O MPF também manifesta preocupação com a exigência de dolo específico como elemento do ato de improbidade administrativa. Para a 5CCR, a proposta pretende restringir o significado da forma dolosa de improbidade, para limitá-la aos casos em que houver comprovação da “vontade específica” de alcançar o resultado ilícito, ou seja, a de obter o enriquecimento ilícito, bem como a de causar prejuízo ao erário. Assim, “a ação de improbidade administrativa só se mostrará viável se, realizado um esforço diabólico, hercúleo ou desproporcional, o autor da ação (Ministério Público) trouxer a “demonstração do dolo”, aponta o documento.

A exclusão de improbidade administrativa em casos de divergência interpretativa da lei, baseada em jurisprudência ou em doutrina, também foi alvo de críticas na NT. Conforme análise da 5CCR, a proposta pretende criar uma zona de imunidade à responsabilidade. “Condicionar a existência de improbidade para situações em que não há “divergências”, é criar uma barreira generalizante e injustificada que só levantará obstáculos à investigação, apuração e responsabilização dos agentes públicos na aplicação ilegal e ímproba da lei”.

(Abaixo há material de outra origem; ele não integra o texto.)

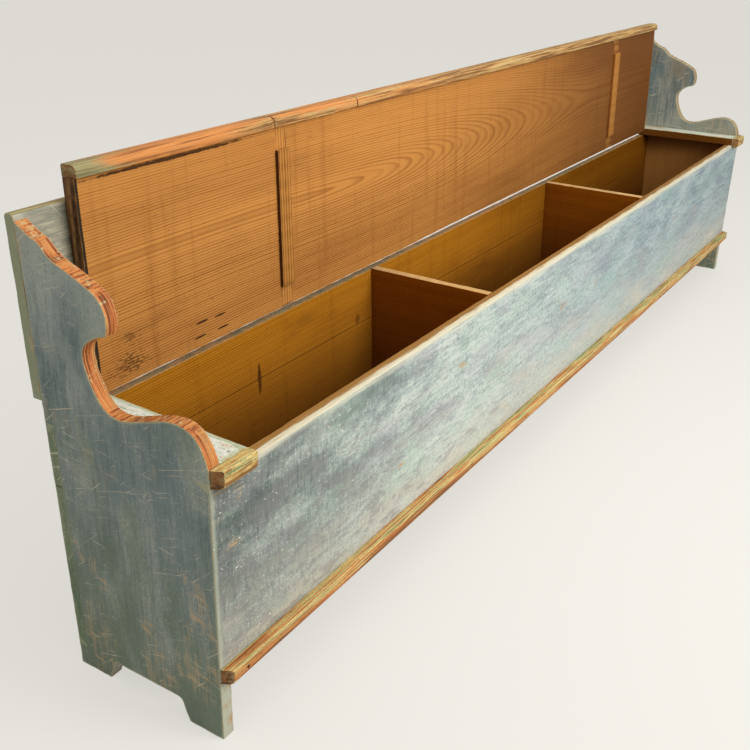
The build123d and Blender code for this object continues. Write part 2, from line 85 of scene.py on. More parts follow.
class Side(Enum):
    """The way that a face of a board looks."""

    LEFT = (-1, 0, 0)
    RIGHT = (1, 0, 0)
    FRONT = (0, -1, 0)
    BACK = (0, 1, 0)
    DOWN = (0, 0, -1)
    UP = (0, 0, 1)

    @classmethod
    def of(cls, normal: Vector) -> Side:
        """Find the side that a normal points to most.

        Args:
            normal: The face's normal.

        Returns:
            The nearest of the six sides.
        """
        return max(cls, key=lambda side: normal.dot(Vector(side.value)))


# ---------------------------------------------------------------- node trees


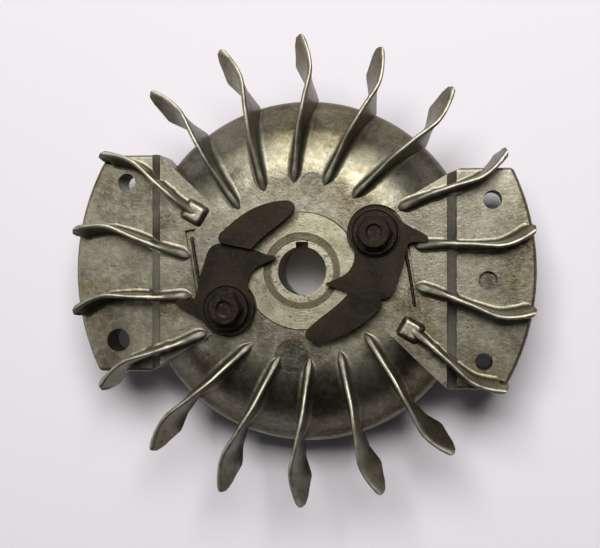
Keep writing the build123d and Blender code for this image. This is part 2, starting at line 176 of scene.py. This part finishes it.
def wing_base(slope, leaves):
    """Where a wing blade starts: on the wing, out times slope from the middle, until it leaves the wing."""
    def base(out):
        free = np.interp(out, (leaves, leaves + 0.6, 58.6, 59.3, BLADE_TIP),
                         (PLATFORM, 22.0, 22.0, 25.0, 30.2))
        free = free if leaves < 58 else np.interp(out, (59.2, BLADE_TIP), (PLATFORM, 30.2))
        inside = np.interp(out, (45, 50, 54, 57, 59), (-0.24, 0.5, 1.4, 1.9, 1.0))
        sway = through(OUT_ALONG, CREST_SWAY, out) - inside
        over_wing = np.clip((leaves - out) / 0.8, 0, 1)
        return np.where(out < leaves, wing_height(out * slope), free), over_wing, sway
    return base


def open_half(out):
    """Half the width of an open blade's crest: a little more at the root and the tip."""
    return np.interp(out, (22.8, 27, 32, 56, 59), (0.72, 0.70, BEAD, BEAD, 0.85))


def wing_half(out):
    """Half the width of a wing blade's crest: a broad low nose, a narrow bead, and a bump at the ramp."""
    bump = 0.3 * np.exp(-((out - RAMP_END) / 0.6) ** 2)
    return np.interp(out, (29.5, 34, 38, 56, 59), (1.05, 0.95, BEAD, BEAD, 0.85)) + bump


def open_root(out):
    """Fillet at an open blade's foot: small at the nose, larger down the dish."""
    return np.interp(out, (22.8, 28, 44), (0.8, 1.5, 1.7))


def wing_root(out):
    """Fillet at a wing blade's foot, kept small because the side wall of the wing is near."""
    return np.interp(out, (29.5, 36), (1.0, 0.8))


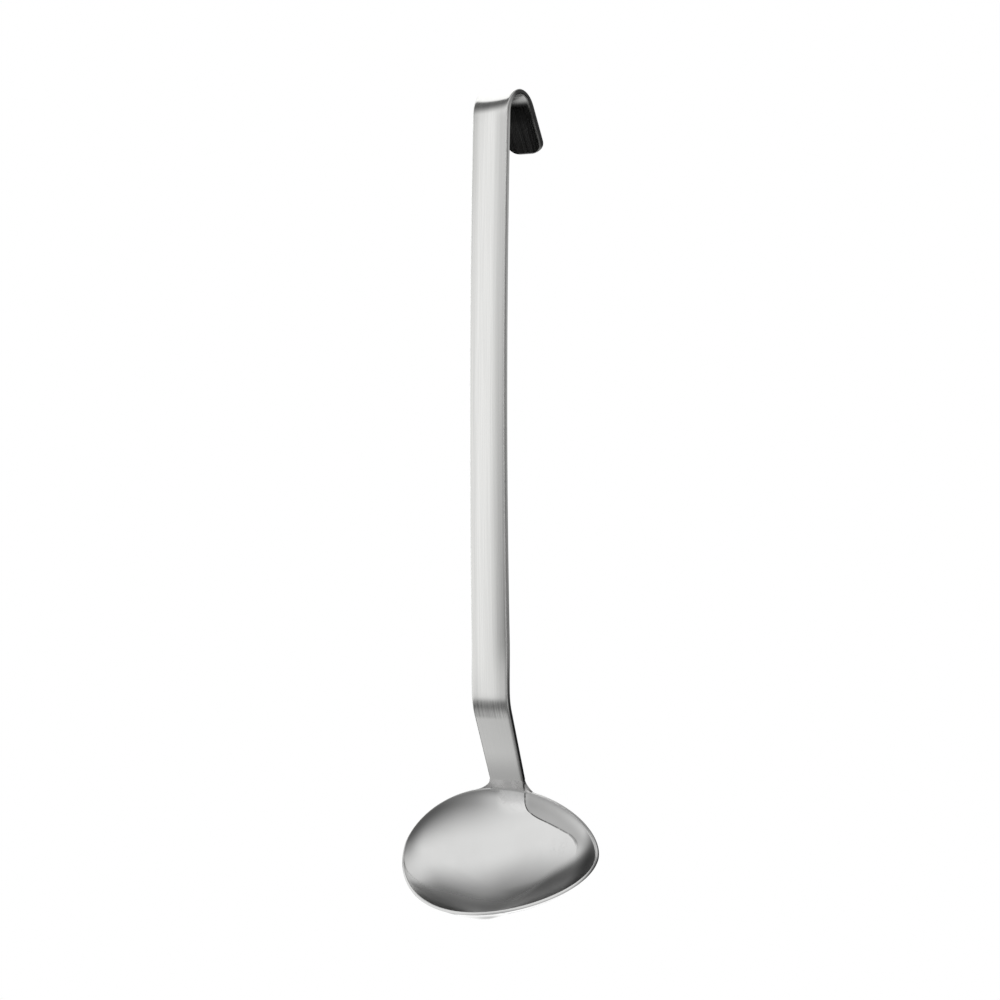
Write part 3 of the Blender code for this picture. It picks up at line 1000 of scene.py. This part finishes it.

A nota técnica ainda condena a exigência de conhecimento prévio da prática da improbidade pelos representantes legais de pessoa jurídica. Na avaliação da 5CCR, tal exigência se traduz numa “imensa blindagem” à responsabilização da pessoa jurídica. “Exigir demonstração de conhecimento da ilicitude prática, por parte destes órgãos, é uma exigência desproporcional, que não estará ao alcance das autoridades públicas responsáveis pela investigação da improbidade”. O MPF alerta que a corrupção empresarial normalmente não deixa rastros, e é prática “marcada pela clandestinidade e pela ocultação de sua preparação, execução e consumação”.

Benefício direto – Outro ponto crítico trata da exigência de comprovação da obtenção de “benefício direto” de pessoas físicas vinculadas a pessoas jurídicas como pressuposto de responsabilização para casos de improbidade. Na análise, a 5CCR alerta que a proposta original de alteração previa, de forma acertada, a necessidade de individualizar condutas de sócios e cotistas. O substitutivo, no entanto, restringe a imputação de improbidade às pessoas físicas, exigindo demonstração de “participação” e “benefícios diretos” e propondo que essas pessoas responderão nos limites de sua participação no ilícito. “Exigir comprovação de benefícios diretos é desproporcional como critério de responsabilização das pessoas físicas”, aponta o texto.

O MPF afirma que a necessidade de individualização não é sinônimo de detalhamento absoluto da conduta ímproba. Essa exigência pode dificultar a responsabilização dessas pessoas envolvidas em práticas que se realizam como “ilícitos associativos”, além de estar em desacordo com as diretrizes consagradas na Convenção da ONU contra a Corrupção

Comissão Especial – A nota técnica será enviada ao ministro do STJ, Mauro Campbell, presidente da Comissão Especial sobre Improbidade Administrativa (PL 10887/2018), responsável por analisar a proposta e mediar a discussão que culminará no texto final. O documento também será encaminhado ao relator da matéria no Congresso. De acordo com a Comissão Permanente de Assessoramento para Acordos de Leniência e Colaboração Premiada da 5CCR, responsável pela NT, a expectativa do MPF é de que as críticas sejam analisadas e discutidas sob critérios técnicos, de modo a assegurar a continuidade do trabalho de combate à improbidade administrativa conduzido pelo MPF e a segurança jurídica relacionada ao tema.